Одну и ту же фразу сказали Корнилов, Динка и вечная ему память Крюгер.
“Ну и что? Будешь жить у меня”, - Антон только плечами пожал. Хорошо, а если я ему надоем?
…После того, как Герострат избавил нас от своего присутствия, у меня наступило то, что называется “обратной реакцией”. Сначала я истерично хохотала по поводу и без повода, разгуливала по “поместью”, восторгалась цветиками-люнцетиками за соседским забором, обнималась с Лоттой. Потом забилась в уголок и всплакнула, сладко и болезненно жалея себя. И если раньше слезы смывали лишь самые верхние слои душевной дряни, принося временное облегчение, то теперь словно таял айсберг. Я никогда не плакала столько раньше, надеюсь, не придется и впредь.
Покончив со слезами, я вломилась на кухню и совершила набег на холодильник.
- Может, осетринки? Или грибочков?
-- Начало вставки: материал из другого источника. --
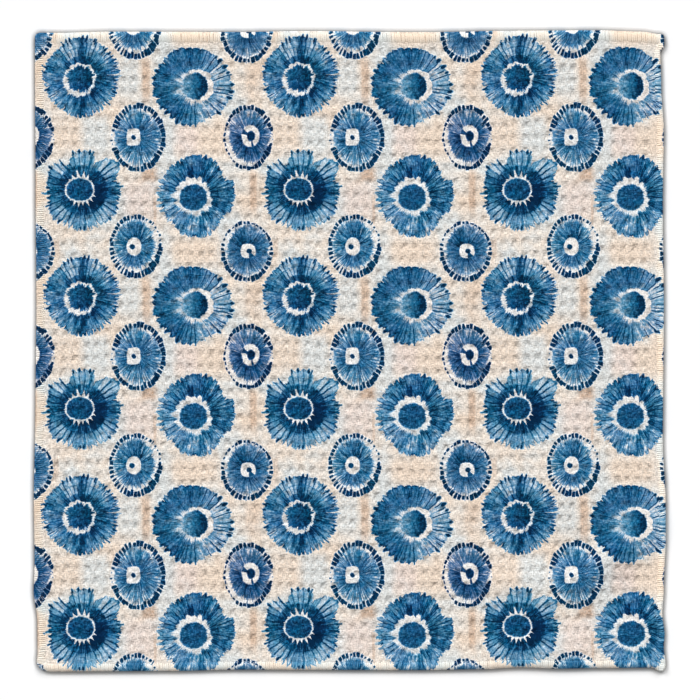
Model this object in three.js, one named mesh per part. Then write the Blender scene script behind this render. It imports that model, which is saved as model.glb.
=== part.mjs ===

А может, грудку куриную быстренько поджарить? – квохтала Катя.
Я под завязку набила утробу всем, что попало под руку, - автоматически, почти не ощущая вкуса, и с трудом перевела дух. Как волк из мультфильма: “Щас спою!”. Но петь не хотелось. Навалилась апатия: вязкая и густая, как сливочный кисель.
Вяло махнув Антону рукой и бросив через плечо: “Пошла спать”, я вскарабкалась по лестнице, подумала секунду и вошла в его спальню. Душ принимала уже на автопилоте.
Было, наверно, заполночь, когда я почему-то проснулась. Антона рядом не было. Снизу доносились громкие голоса и смех.
Осторожно, на цыпочках я выбралась в коридор, дошла до площадки и посмотрела вниз.
Да… Дым коромыслом!
На столе – почти пустая литровая бутылка “Абсолюта”, рюмки, тарелки, какие-то закуски. Петюня, багровея бритым затылком, гонял по тарелке маринованный грибок и рассказывал что-то, вставляя через слово такие перлы, что у меня начали вянуть ко всему привычные уши. Антон, растрепанный, в расстегнутой до пупа рубашке, похожий на рядового бытового алкоголика, внимал ему, лениво хрумкая огурцом.
- Я, Владимыч, за вас любому глотку порву! – расчувствовался бравый секьюрити. – Дайте я вас обниму!
Ничего себе! Но Антон, начихав на субординацию, встал, обошел стол и сам обнял Пет.
- Наливай! – скомандовал он и покачнулся.
Я хихикнула и плавно отступила на запасные позиции.
Утром меня разбудила Катя.
- Полюбуйтесь-ка, что там творится, - она посмотрела на меня взглядом заговорщицы и протянула захваченный из моей комнаты халат.
Накинув его, я спустилась вниз и расхохоталась.
Петя спал на полу, положив ноги на кресло. Его храпу мог позавидовать трактор “Фордзон”. Рядом валялся стеклянный труп “Абсолюта”. Антон спал на “моем” диване, завернувшись в плед так, что из кулька торчал только нос и одна нога в сером носке.